Within a couple of days my sores and rashes started to recede. Within a few weeks my skin was entirely back to normal. It’s not 100% gone, however. Even now, during times of high stress, I will break out into a little rash on parts of my body. A patch of rough skin the size of a dime on my hand, actually, serves as a very accurate barometer for how much stress I am feeling in my life. When things are going well, it’s gone. When we travel or over the holidays, for example, it’ll make a cameo and remind me to chill out.
In the end I learned how important it is not to bottle up emotions. I learned that it is OK to be mad. And sad. I don’t like being mad because it reminds me how deep my anger has run in the past and it scares me. Yet I realize that the ability to become blindingly mad is part of who I am, and so is the ability to get angry and get over it before the light from the mouth of the well looks like another unreachable star in the vast blackness of my own pity. Unloading the bits of the past that were holding me there kept me from keeping up emotionally with the passage of time. I work hard not to ignore my feelings anymore. I’m not one of the “my body is my temple” type people, but I am vain enough not to want to look like one large road rash. If being on top of my feelings will help, then I’m all for it.
Going one level further, I feel the biggest lesson learned was that I had to accept that my dad was no longer part of my life. Whether this happens before, at the time of, or after death is arbitrary; what matters is that it happens. Back in early 2011, at the time of my birthday, I already spoke of my dad wholly in the past tense. In reality, I could have mourned the death of my father anytime after 2008 under the right circumstances. Though I wasn’t ready to accept my life without him until 2011 when everything came to a head and boiled over.

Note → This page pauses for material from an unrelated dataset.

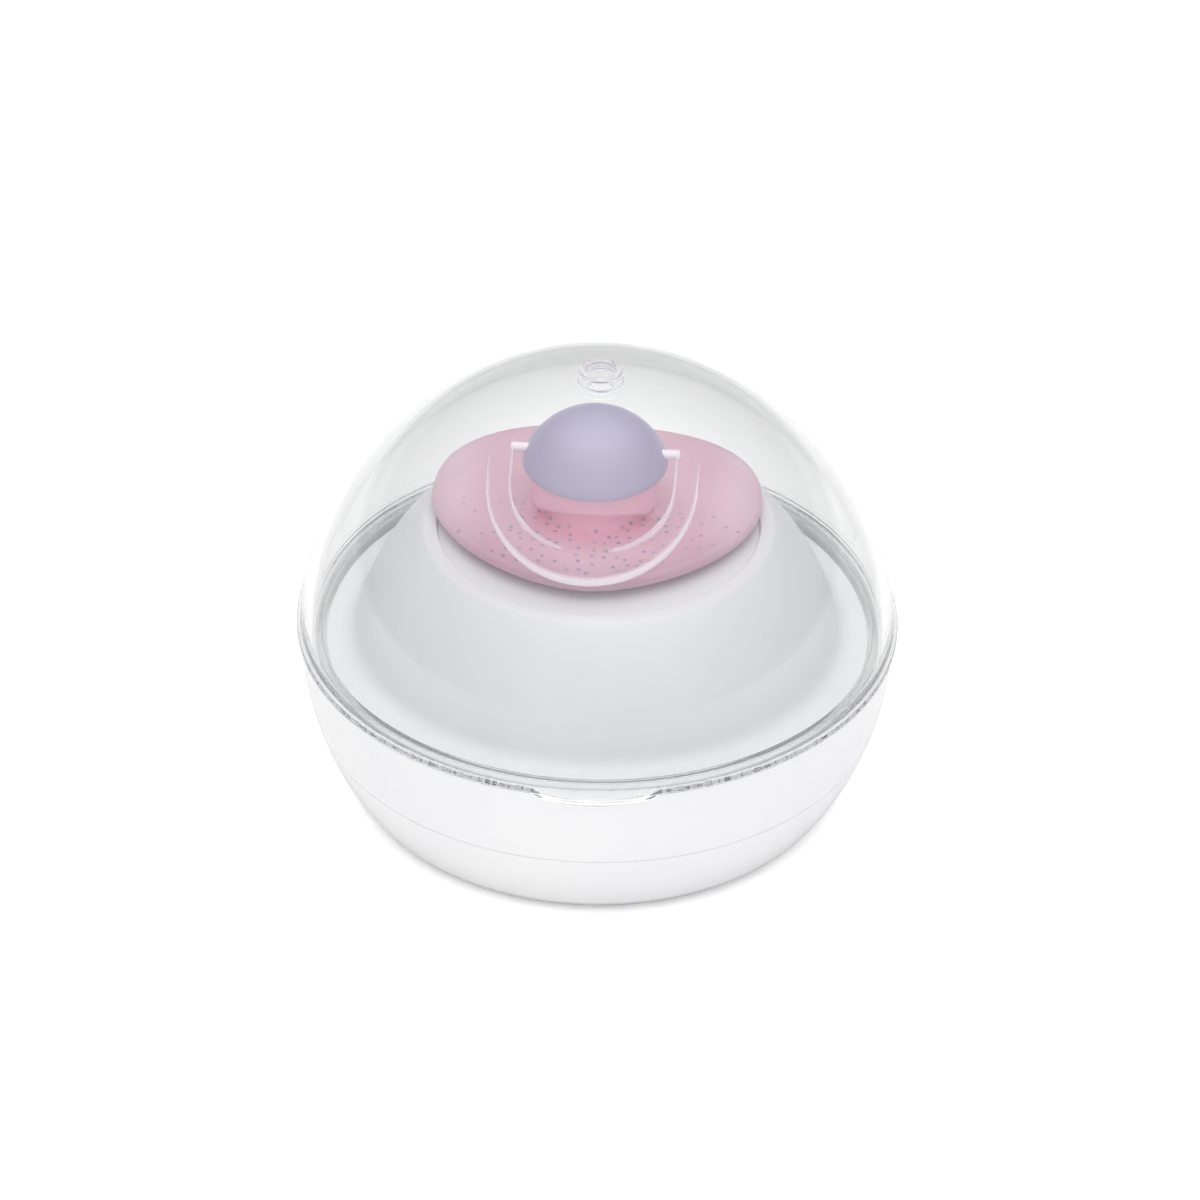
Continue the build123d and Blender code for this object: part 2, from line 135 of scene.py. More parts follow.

Looking back at the experience I am glad it happened, but very much happy it’s over. I am stronger for it. I am smarter for it. I know myself better and I feel I know a bit better how this world works. Mourning is not fun, yet is is necessary to move on. Dad, I miss you. The good bits, of course. The bad bits, well they taught me much about you, family and myself. I let go a lot of bullshit that night back in 2011 but don’t worry, I didn’t expunge you completely from my life; how could I? I hear you every day when I talk to my son. When Chester runs and grabs my legs, I see myself grabbing yours. And now that I have learned to keep myself from being overladen with emotional baggage, I have room to keep you in my back pocket without fear that you’ll drag me down but rather with the joy in knowing that you’re propping me up on your shoulders giving me guidance on being a father, husband and decent human being.